--- begin ---
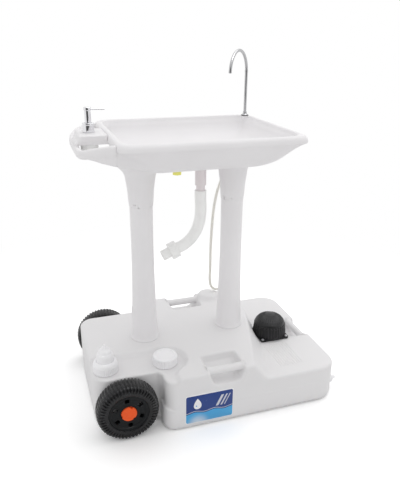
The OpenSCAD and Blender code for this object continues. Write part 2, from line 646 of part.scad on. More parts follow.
module soap_head() color("silver") at(soap_at, soap_top + 27) {
    cylinder(r = 8.6, h = 7);
    translate([0, 0, 7]) cylinder(r1 = 8.6, r2 = 7.6, h = 1);
    rotate(-6) translate([0, 0, 2.6]) rotate([0, 90, 0]) cylinder(r = 2, h = 38);
}
// Pump barrel with its spring cup and suction tube, hung on the bottle's neck
module soap_barrel() color("white") at(soap_at, rim_z) rotate_extrude() polygon([
    [1.2, -47], [3, -47], [3, -44], [4.6, -42], [4.6, -12], [7, -12], [7, 4], [11.7, 4], [11.7, 5.5],
    [6, 5.5], [6, -10], [3.4, -10], [3.4, -42], [1.2, -44]]);
module soap_spring() color("silver") at(soap_at) coil(4.9, 1, 5, rim_z - 9.4, rim_z + 17.4);

// ---- spout of the basin ----

faucet_r = 4;
bend_r = 54;
bend_z = 816;
bend_turn = 172;      // the bend stops just short of straight down
module on_faucet(z) at(faucet_at, z) children();
module faucet_seal() color("dimgray") on_faucet(rim_z) ring(10, 5, 1);
module faucet_flange() color("silver") on_faucet(rim_z + 1) difference() {
    rotate_extrude() polygon([[0, 0], [10, 0], [10, 1.5], [7, 4], [6.5, 9], [0, 9]]);
    translate([0, 0, -1]) cylinder(r = faucet_r + running, h = 20);
}
module faucet_nut() color("silver") on_faucet(rim_z - faucet_boss - 6) difference() {
    cylinder(r = 8.5, h = 6, $fn = 6);
    translate([0, 0, -1]) cylinder(r = 5, h = 10);
}
module faucet_tail() color("silver") on_faucet(rim_z - 40) difference() {
    union() {
        cylinder(r = 4, h = 7);
        translate([0, 0, 7]) cylinder(r = 5, h = 34);
    }
    translate([0, 0, 20]) cylinder(r = faucet_r + running, h = 40);
    translate([0, 0, -1]) cylinder(r = 2, h = 40);
}
module faucet_spout() color("silver") on_faucet(0) {
    translate([0, 0, rim_z - 18]) ring(faucet_r, faucet_r - 1, bend_z - rim_z + 17.5);
    translate([0, 0, bend_z - 3.5]) ring(faucet_r + 0.4, faucet_r - 0.5, 6);
    rotate(-135) translate([bend_r, 0, bend_z]) rotate([90, 0, 0]) rotate(180 - bend_turn)
        rotate_extrude(angle = bend_turn) translate([bend_r, 0]) difference() {
            circle(r = faucet_r, $fn = 32);
            circle(r = faucet_r - 1, $fn = 32);
        }
}
module faucet_nozzle() color("dimgray") on_faucet(0) rotate(-135) translate([bend_r, 0, bend_z])
    rotate([0, bend_turn - 180, 0]) translate([bend_r, 0, -7]) ring(faucet_r, 2.5, 7);

// ---- drain ----

floor_z = rim_z - 68.5;
module drain_strainer() color("silver") at(drain_at, floor_z) difference() {
    union() {
        cylinder(r = 24, h = 1.5);
        translate([0, 0, -24]) cylinder(r = 15.6, h = 25);
    }
    translate([0, 0, -25]) cylinder(r = 12.5, h = 24);
    for (k = [0:7]) rotate(45 * k) translate([8.5, 0, -5]) cylinder(r = 2.4, h = 10);
    translate([0, 0, -5]) cylinder(r = 2.4, h = 10);
}
under_floor = rim_z - 71.5;
module drain_washer() color("dimgray") at(drain_at, under_floor - 2) ring(21, 15.6, 2);
module drain_nut() color("gainsboro") at(drain_at, under_floor - 9) ring(23, 15.6, 7);
tail_z = 557;
module drain_tailpiece() color("mistyrose") at(drain_at) difference() {
    union() {
        translate([0, 0, tail_z]) cylinder(r = 14, h = floor_z - 24 - tail_z);
        translate([0, 0, 525]) cylinder(r = 11, h = tail_z - 525);
    }
    translate([0, 0, 520]) cylinder(r = 8.5, h = 200);
    translate([0, 0, 562]) cylinder(r = 11.5, h = 200);
}

// Hand-placed route of the waste hose, from the tailpiece's neck down to its end nut
waste_route = [[0, 9, 543], [0, 9, 530], [0.5, 9, 515], [1, 9, 500], [0.8, 9, 484], [-1, 9, 467],
    [-5, 9, 451], [-11, 9, 436], [-20, 9, 422], [-31.5, 9, 410], [-46, 9, 400], [-62, 9, 393.2]];
hose_r = 15;
module drain_hose() color("white") difference() {
    sweep(waste_route, 2 * hose_r, 2 * hose_r, 24, [0, 1, 0]);
    at(drain_at, 520) cylinder(r = 11, h = 40);
}
end_tilt = 23;        // fall of the hose's end piece below level
module on_hose_end(d) translate(waste_route[11]) rotate([0, -90 - end_tilt, 0])
    translate([0, 0, d]) children();
module hose_end_nut() color("white") on_hose_end(0) ribbed(22.5, 1.4, 10, 21);
module hose_end_tail() color("white") on_hose_end(21) difference() {
    cylinder(r = 13.5, h = 22);
    translate([0, 0, 2]) cylinder(r = 10, h = 40);
}

// Hand-placed route of the water hose, from the spout's tail to the elbow on the tank
water_route = [[179, 166, 674], [179, 166, 660], [177, 167, 640], [171, 170, 615], [160, 174, 590],
    [146, 179, 565], [133, 183, 542], [122, 185, 516], [112, 186, 488], [105, 186, 458],
    [100, 186, 425], [97, 186, 390], [95, 186, 355], [93.5, 186, 320], [93, 186, 285],
    [92.5, 185, 255], [92, 184, 232], [91, 183, 212], [91.5, 181, 196], [94.5, 180, 184],
    [100.5, 179, 176], [108, 178, 172], [116, 178, 171], [121, 178, 171]];
module supply_hose() color("ivory") difference() {
    sweep(water_route, 8, 8, 8, [0, 1, 0]);
    on_faucet(rim_z - 40) cylinder(r = 4.05, h = 20);
    translate([elbow_at[0] - 30, elbow_at[1], elbow_z]) rotate([0, 90, 0]) cylinder(r = 4.05, h = 40);
}

tank_body();
front_handle_bar();
back_handle_bar();
end_handle_bar();
tank_label();
axle();
axle_push_nuts();
wheel_washers();
front_tyre();
front_hub();
front_hub_cap();
back_tyre();
back_hub();
back_hub_cap();
fill_cap();
fill_cap_gasket();
spout_ring();
spout_nozzle();
spout_gasket();
spout_tip_cap();
drain_plug();
drain_plug_gasket();
pump_gasket();
pump_base();
pump_screws();
pump_valve_box();
pump_valve_balls();
pump_suction_tube();
pump_strainer();
pump_delivery_tube();
pump_bellows();
pump_tread();
pump_spring();
hose_elbow();
left_column();
right_column();
basin_bowl();
basin_base();
towel_rail();
soap_collar();
soap_bottle();
soap_barrel();
soap_spring();
soap_stem();
soap_head();
faucet_flange();
faucet_seal();
faucet_nut();
faucet_tail();
faucet_spout();
faucet_nozzle();
drain_strainer();
drain_washer();
drain_nut();
drain_tailpiece();
drain_hose();
hose_end_nut();
hose_end_tail();
supply_hose();
yellow_plug();
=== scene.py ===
"""Looks of a wheeled camp wash stand: a moulded water tank on two wheels with a foot pump, two columns,
and a basin with a towel rail, a soap pump and a swivelling spout. Lengths are millimetres where shapes are
made, and metres in the materials, the studio and the settings. X runs along the tank away from the wheels,
Y to the back.
"""
import math

import bpy
import numpy as np
from mathutils import Matrix, Vector


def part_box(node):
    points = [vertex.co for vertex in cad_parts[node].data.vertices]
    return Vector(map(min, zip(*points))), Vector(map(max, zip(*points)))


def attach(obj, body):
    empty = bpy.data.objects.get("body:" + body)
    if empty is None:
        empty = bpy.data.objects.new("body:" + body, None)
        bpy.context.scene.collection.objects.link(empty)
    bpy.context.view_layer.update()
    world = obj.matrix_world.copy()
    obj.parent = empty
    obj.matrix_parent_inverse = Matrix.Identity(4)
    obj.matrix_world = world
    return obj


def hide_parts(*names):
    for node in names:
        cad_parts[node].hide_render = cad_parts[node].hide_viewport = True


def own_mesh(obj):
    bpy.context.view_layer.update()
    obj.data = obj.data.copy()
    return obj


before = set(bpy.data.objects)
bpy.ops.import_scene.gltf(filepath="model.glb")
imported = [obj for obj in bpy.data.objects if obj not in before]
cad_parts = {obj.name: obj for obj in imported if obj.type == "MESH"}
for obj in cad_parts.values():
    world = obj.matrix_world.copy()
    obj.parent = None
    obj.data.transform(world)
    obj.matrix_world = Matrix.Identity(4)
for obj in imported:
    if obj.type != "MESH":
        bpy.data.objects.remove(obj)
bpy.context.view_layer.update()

bl_info = {
    "name": "Camp wash stand",
    "version": (1, 0, 0),
    "blender": (4, 5, 0),
    "location": "View3D > Sidebar > Wash stand",
    "description": "Builds the surfaces, finishes and studio of a wheeled camp wash stand",
    "category": "Object",
}

MM = 0.001


def span(node):
    """Lowest and highest corner of a construction node."""
    low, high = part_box(node)
    return np.array(low) / MM, np.array(high) / MM


def middle(node):
    """Centre of a construction node."""
    low, high = span(node)
    return (low + high) / 2


# ---- sizes ----

TANK_LOW, TANK_HIGH = span("tank_body")
PLUG_FACE = span("drain_plug_gasket")[0][0]
TANK_LEFT, TANK_RIGHT = TANK_LOW[0], PLUG_FACE - 1
HALF_W = TANK_HIGH[1]
NECK_HALF_W = 150.0         # half width between the wheels
WELL_X = -155.0             # side of the tank behind each wheel
DECK, STEP, SHELF = 151.0, 104.0, 140.0   # upper deck, lower deck and sunken shelf
THREAD_PITCH = 4.0
GROOVE_X, GROOVE_PITCH = 164.5, 7.0       # middle of the first tread groove, and their distance
GROOVED = (161, 231.5, -172, -66)         # x and y between which the lower deck has them
TYRE_LOW, TYRE_HIGH = span("front_tyre")
WHEEL = middle("front_tyre")
WHEEL_R = (TYRE_HIGH[2] - TYRE_LOW[2]) / 2
WHEEL_W = TYRE_HIGH[1] - TYRE_LOW[1]
WHEEL_IN = -TYRE_HIGH[1]    # distance of a wheel's inner face from the middle plane
TYRE_SEAT = 49.0            # radius of the tyre's inner side
LUG_POINTS = 12             # points of the tyre's grid round one lug
SIDE_RELIEF = 3.4           # depth of the gaps between the lugs in the tyre's side
FILL, SPOUT, PUMP = middle("fill_cap"), middle("spout_ring"), middle("pump_base")
PLATE_TOP = span("pump_tread")[0][2] - 39
PUMP_RIBS, PUMP_SHARP = 32, 1.3
PUMP_SEAT, PUMP_ROOM = 42.8, 47.8         # half side and radius of the room cut for the foot pump
HUMP = np.array([84.0, 177.0])            # raised seat of the water hose's elbow
PLUG = middle("drain_plug")
LEFT_COLUMN, RIGHT_COLUMN = middle("left_column"), middle("right_column")
SOCKET_Z = 515.0            # height at which a column ends in the basin's socket
BORE_TOP = 586.0            # upper end of the bore in that socket
RIM_LOW, RIM_HIGH = span("basin_bowl")
RIM_Z = RIM_HIGH[2]
DRAIN = middle("drain_strainer")
FAUCET = middle("faucet_flange")
SOAP = middle("soap_collar")
BEND_R, BEND_Z, BEND_TURN = 54.0, 816.0, 172.0     # the spout's bend: radius, centre's height, degrees
HANDLE_X, HANDLE_Y = middle("front_handle_bar")[0], middle("end_handle_bar")[1]
SIDE_REACH, END_REACH = 84.0, 62.0        # how far a hand hold goes in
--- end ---
§ Problem requirements
From the listing, copy each line containing the word "objects".

§ Complete answer
    empty = bpy.data.objects.get("body:" + body)
        empty = bpy.data.objects.new("body:" + body, None)
        bpy.context.scene.collection.objects.link(empty)
before = set(bpy.data.objects)
imported = [obj for obj in bpy.data.objects if obj not in before]
        bpy.data.objects.remove(obj)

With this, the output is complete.